The Psychological Shift of Cutting Layers

It’s scary to see hair hitting the floor. We get attached to our length. But remember that layered long length haircuts actually make your hair look longer in many cases. When hair is one length and heavy, it drags the eye down. When you add layers, you create vertical interest. The eye moves up and down. It creates the illusion of height and volume.

It’s about confidence. There’s a certain "swing" to layered hair that you just don't get with a blunt cut. It feels lighter. Your neck feels cooler. Your ponytail actually has some shape to it instead of looking like a heavy club.

Actionable Steps for Your Next Salon Visit

Before you head to the chair, do a "pinch test." Pinch the ends of your hair. If you can see through them, you don't have enough density for heavy layers. You should ask for "surface layers" only.

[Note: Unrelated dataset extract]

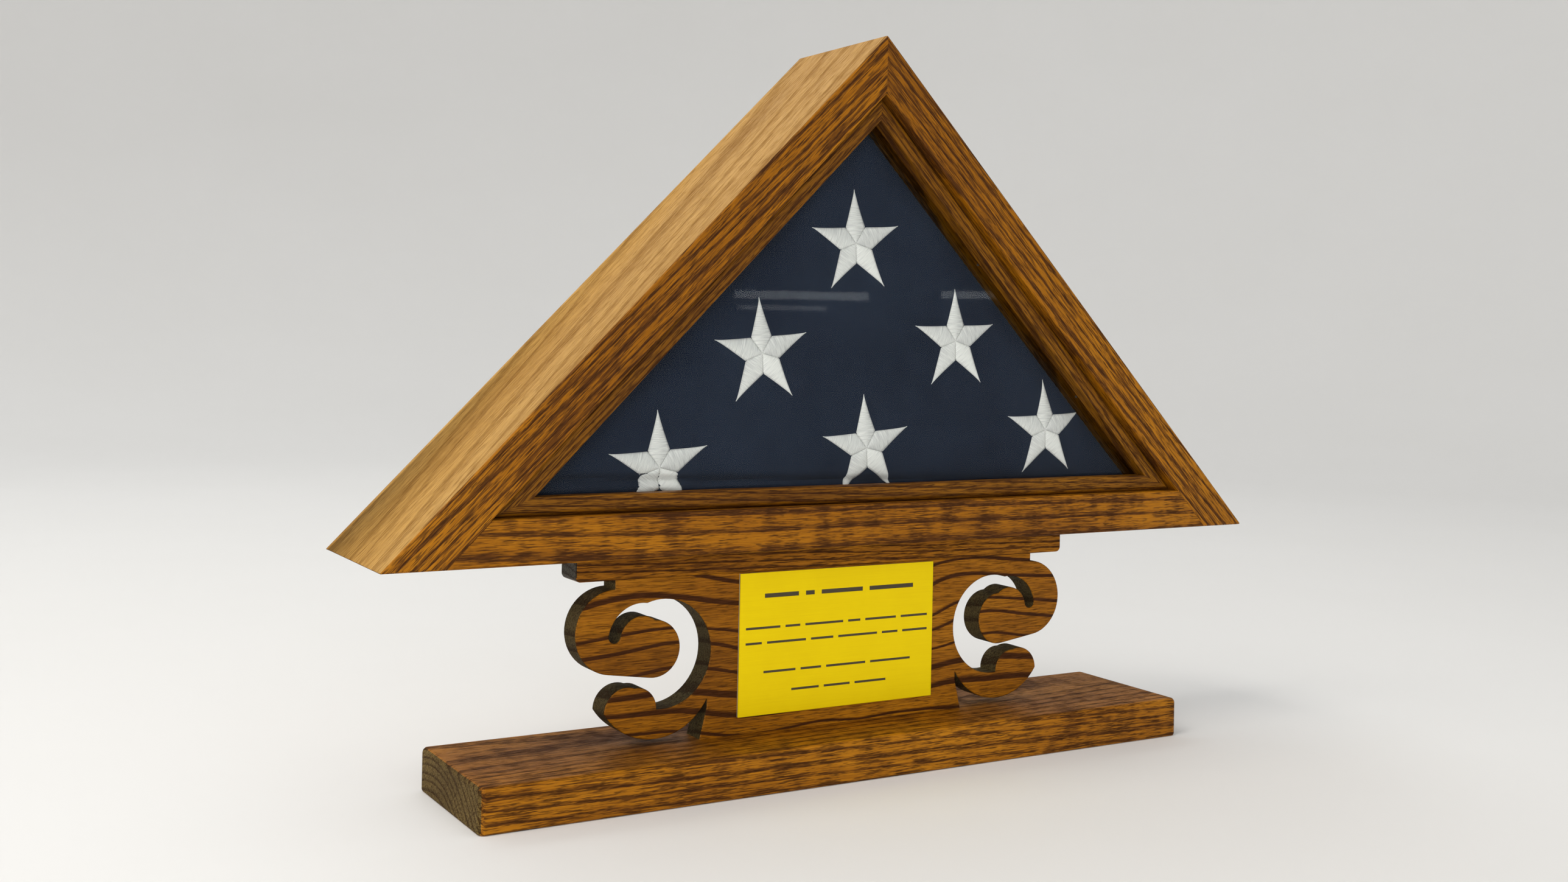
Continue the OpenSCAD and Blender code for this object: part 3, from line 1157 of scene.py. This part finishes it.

If your hair is thick and feels like a literal weight on your head, ask for "weight removal" or "channel cutting" alongside your layered long length haircuts. This isn't just about length; it's about how the hair behaves when you move.

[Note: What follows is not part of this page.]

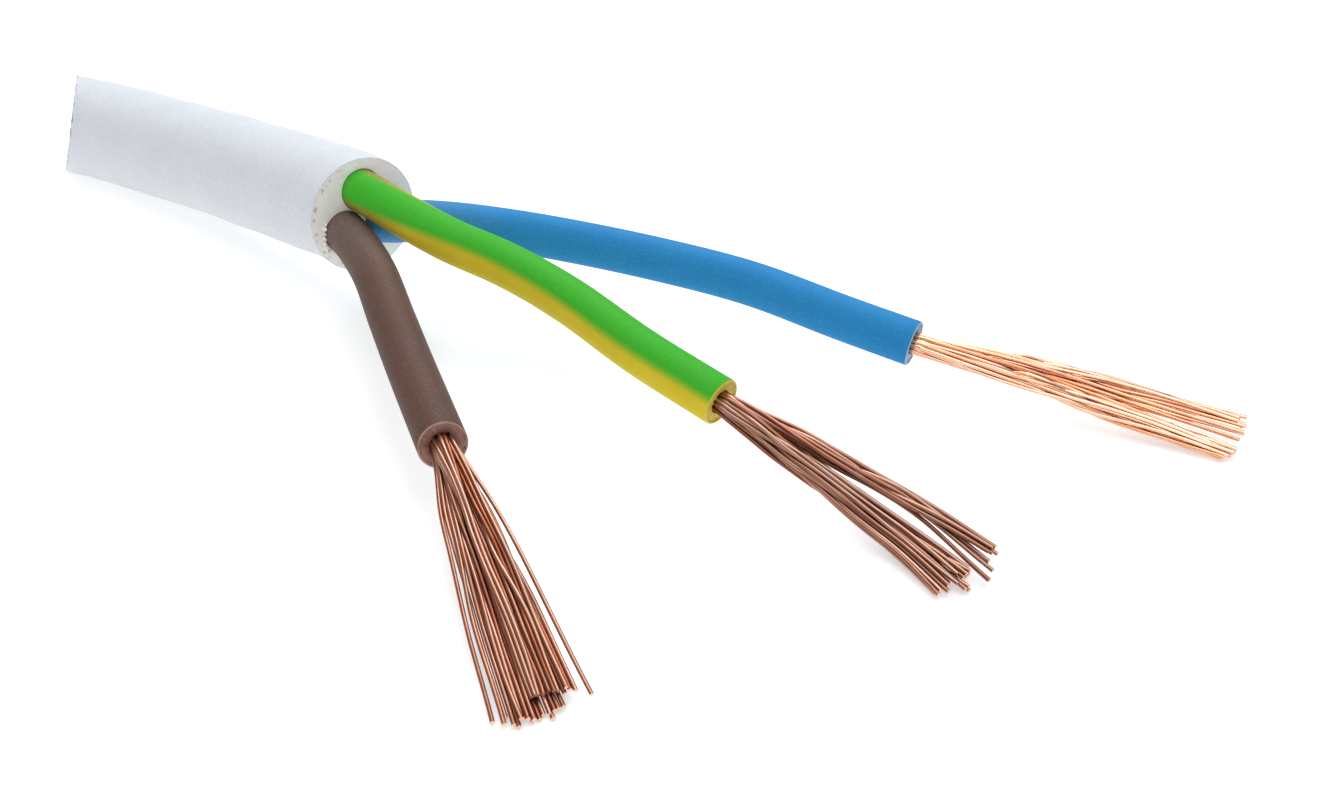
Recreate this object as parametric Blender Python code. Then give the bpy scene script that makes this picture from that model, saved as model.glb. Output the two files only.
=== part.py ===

Check your products. If you’re getting layers to add volume, stop using heavy silicones. They weigh the layers down. Switch to a lightweight foam or a sea salt spray to give those new layers some grit and "lift."

The right cut changes how you see yourself in the mirror. It’s not just a trim; it’s a shape. Go for the layers, but do it with a plan. Your long hair deserves to have some personality.